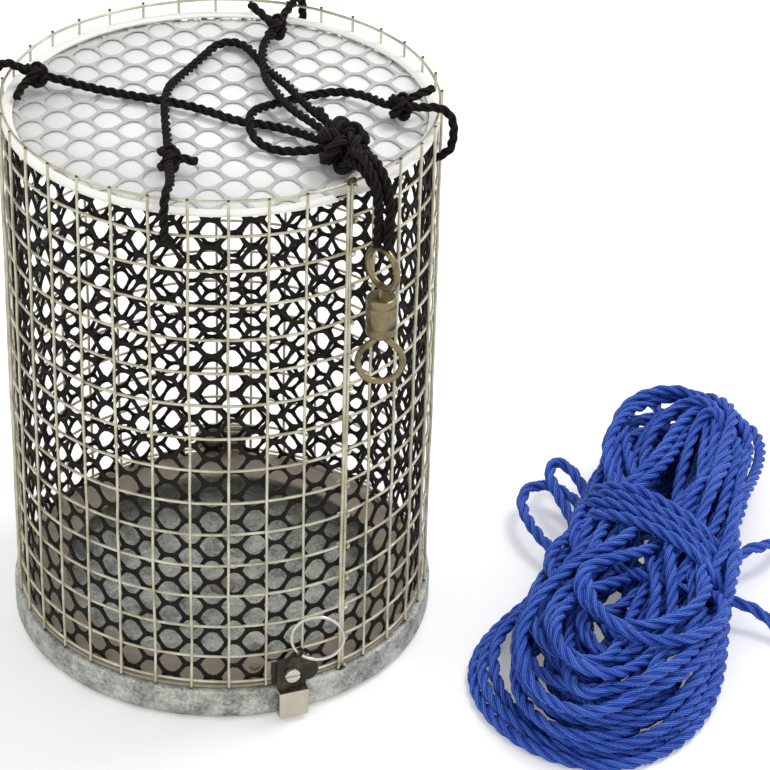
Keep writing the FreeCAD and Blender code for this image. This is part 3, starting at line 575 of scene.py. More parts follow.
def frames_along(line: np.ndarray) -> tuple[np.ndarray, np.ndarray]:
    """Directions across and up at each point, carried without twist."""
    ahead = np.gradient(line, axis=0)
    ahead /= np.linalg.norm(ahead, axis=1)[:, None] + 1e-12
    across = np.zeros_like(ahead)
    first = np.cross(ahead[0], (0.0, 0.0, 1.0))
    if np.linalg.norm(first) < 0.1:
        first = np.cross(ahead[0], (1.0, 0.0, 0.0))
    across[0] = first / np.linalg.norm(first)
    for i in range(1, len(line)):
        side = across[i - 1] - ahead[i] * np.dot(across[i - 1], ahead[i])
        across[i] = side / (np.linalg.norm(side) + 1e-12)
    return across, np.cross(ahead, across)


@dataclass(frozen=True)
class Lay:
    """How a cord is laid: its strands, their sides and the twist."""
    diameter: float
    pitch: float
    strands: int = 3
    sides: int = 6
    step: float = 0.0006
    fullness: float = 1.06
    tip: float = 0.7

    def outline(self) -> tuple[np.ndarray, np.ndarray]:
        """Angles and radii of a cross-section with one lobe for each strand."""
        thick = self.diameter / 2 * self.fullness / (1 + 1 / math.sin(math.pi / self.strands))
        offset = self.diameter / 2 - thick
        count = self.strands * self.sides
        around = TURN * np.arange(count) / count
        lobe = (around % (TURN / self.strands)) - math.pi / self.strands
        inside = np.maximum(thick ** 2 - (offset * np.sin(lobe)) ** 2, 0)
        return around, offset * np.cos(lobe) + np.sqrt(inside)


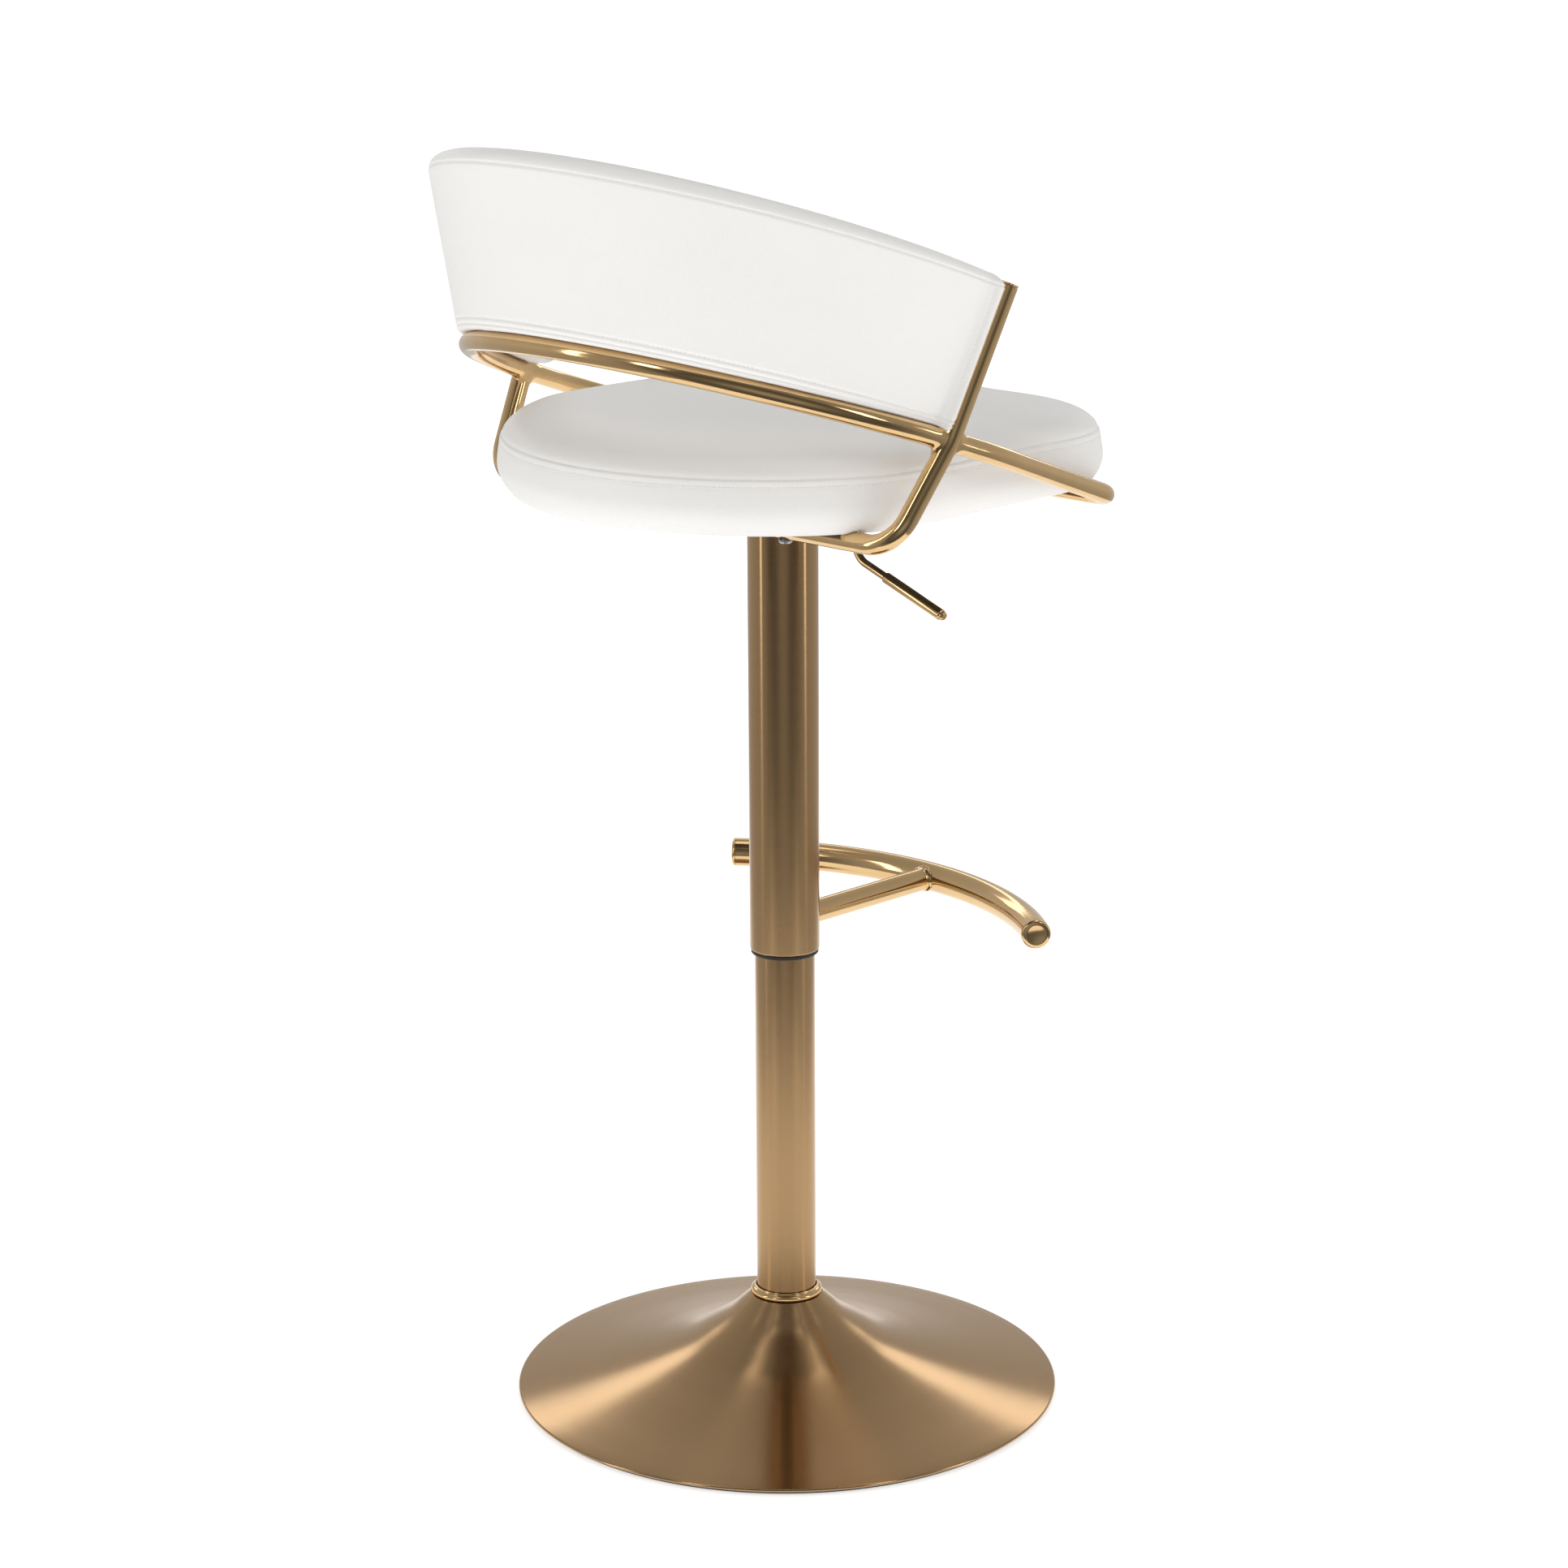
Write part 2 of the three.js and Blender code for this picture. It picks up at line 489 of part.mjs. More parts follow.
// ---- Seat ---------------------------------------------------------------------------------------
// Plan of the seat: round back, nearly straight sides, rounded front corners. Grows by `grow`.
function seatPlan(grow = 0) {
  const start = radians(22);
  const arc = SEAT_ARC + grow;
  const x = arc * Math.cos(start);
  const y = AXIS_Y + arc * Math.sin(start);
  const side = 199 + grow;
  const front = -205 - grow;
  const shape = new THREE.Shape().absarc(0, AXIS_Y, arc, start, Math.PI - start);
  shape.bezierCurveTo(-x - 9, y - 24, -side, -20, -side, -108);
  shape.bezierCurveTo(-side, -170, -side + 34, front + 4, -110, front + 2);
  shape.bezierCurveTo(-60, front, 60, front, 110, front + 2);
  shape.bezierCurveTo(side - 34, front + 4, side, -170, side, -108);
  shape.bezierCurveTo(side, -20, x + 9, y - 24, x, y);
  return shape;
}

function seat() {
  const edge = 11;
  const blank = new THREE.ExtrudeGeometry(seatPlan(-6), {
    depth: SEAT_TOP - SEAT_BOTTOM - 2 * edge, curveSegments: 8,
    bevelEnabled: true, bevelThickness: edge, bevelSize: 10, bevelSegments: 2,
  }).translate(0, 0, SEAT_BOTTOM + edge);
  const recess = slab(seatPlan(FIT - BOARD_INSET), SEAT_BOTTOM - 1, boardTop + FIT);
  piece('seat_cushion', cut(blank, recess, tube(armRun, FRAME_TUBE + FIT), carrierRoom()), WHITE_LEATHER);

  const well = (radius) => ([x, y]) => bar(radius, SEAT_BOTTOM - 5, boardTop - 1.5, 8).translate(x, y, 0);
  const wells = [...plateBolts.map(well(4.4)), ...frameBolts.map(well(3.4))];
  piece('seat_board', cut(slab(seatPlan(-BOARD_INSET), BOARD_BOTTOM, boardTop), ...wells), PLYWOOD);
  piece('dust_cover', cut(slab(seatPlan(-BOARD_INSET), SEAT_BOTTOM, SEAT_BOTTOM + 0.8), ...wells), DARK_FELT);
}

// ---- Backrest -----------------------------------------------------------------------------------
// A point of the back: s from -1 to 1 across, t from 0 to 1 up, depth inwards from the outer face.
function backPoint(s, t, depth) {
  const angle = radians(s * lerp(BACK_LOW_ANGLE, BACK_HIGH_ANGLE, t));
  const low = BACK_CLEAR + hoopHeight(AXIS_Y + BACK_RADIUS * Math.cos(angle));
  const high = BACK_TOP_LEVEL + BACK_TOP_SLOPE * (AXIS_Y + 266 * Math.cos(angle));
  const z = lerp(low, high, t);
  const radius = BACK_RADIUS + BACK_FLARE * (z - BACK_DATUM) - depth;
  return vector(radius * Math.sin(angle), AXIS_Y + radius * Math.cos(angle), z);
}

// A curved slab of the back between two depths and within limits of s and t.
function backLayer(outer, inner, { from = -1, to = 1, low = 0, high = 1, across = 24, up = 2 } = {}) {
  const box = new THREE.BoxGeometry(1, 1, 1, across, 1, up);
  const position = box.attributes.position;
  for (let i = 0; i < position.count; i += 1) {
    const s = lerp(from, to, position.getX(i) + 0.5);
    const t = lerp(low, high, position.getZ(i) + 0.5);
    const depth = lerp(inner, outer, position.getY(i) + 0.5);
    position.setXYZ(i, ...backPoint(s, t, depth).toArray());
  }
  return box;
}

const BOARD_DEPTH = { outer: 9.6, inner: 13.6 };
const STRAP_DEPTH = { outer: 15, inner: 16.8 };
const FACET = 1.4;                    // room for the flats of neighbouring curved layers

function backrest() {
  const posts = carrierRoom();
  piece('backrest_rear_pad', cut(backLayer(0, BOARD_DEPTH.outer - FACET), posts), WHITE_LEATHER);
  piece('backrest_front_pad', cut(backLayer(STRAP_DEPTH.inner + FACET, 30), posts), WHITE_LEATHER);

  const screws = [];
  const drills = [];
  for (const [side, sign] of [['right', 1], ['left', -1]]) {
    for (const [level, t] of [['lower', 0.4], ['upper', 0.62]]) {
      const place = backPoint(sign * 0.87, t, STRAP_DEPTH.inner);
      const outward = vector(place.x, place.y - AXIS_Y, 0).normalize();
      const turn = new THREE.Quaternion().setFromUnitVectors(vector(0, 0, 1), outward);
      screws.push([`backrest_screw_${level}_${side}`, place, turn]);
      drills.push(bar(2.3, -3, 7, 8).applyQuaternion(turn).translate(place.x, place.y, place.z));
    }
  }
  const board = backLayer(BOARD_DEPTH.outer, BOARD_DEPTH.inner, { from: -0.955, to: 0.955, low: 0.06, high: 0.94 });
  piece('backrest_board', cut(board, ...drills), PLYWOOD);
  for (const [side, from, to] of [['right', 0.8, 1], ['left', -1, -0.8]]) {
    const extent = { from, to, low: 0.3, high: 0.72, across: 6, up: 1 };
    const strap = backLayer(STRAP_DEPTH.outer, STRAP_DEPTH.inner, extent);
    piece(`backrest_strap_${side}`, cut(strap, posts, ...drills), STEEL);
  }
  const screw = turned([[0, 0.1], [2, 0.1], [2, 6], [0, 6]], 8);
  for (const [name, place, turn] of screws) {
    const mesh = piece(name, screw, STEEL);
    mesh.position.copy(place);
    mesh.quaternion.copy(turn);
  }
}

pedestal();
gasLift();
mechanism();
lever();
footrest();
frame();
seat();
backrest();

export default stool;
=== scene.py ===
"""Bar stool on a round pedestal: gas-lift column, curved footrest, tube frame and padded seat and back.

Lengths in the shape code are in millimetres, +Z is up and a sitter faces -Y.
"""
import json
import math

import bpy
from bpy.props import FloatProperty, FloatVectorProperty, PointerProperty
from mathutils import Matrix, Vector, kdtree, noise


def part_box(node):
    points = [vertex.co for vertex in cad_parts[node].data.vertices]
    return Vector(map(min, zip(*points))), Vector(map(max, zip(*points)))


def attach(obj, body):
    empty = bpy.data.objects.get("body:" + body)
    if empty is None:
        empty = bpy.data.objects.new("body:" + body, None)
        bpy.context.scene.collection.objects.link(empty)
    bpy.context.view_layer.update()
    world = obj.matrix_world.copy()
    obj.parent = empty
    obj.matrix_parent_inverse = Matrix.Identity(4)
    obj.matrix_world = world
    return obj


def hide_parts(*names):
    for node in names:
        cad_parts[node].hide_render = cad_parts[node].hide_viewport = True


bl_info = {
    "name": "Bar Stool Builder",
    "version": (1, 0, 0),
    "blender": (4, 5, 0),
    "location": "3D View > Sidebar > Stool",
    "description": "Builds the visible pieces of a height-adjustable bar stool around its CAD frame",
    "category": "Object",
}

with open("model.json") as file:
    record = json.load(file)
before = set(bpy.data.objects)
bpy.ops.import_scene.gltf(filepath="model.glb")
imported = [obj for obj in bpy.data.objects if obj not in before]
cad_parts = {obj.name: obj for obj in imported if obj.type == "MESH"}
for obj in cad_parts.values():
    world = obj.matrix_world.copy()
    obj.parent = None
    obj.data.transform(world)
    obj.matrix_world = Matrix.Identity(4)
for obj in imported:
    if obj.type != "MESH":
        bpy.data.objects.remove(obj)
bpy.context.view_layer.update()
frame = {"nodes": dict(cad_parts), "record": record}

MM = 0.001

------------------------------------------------

## Exercise description
In the listing above, locate the line containing "pedestal();" and the line containing "points = [vertex.co", then transcribe both and every line between them verbatim.

## The reply
pedestal();
gasLift();
mechanism();
lever();
footrest();
frame();
seat();
backrest();

export default stool;
=== scene.py ===
"""Bar stool on a round pedestal: gas-lift column, curved footrest, tube frame and padded seat and back.

Lengths in the shape code are in millimetres, +Z is up and a sitter faces -Y.
"""
import json
import math

import bpy
from bpy.props import FloatProperty, FloatVectorProperty, PointerProperty
from mathutils import Matrix, Vector, kdtree, noise


def part_box(node):
    points = [vertex.co for vertex in cad_parts[node].data.vertices]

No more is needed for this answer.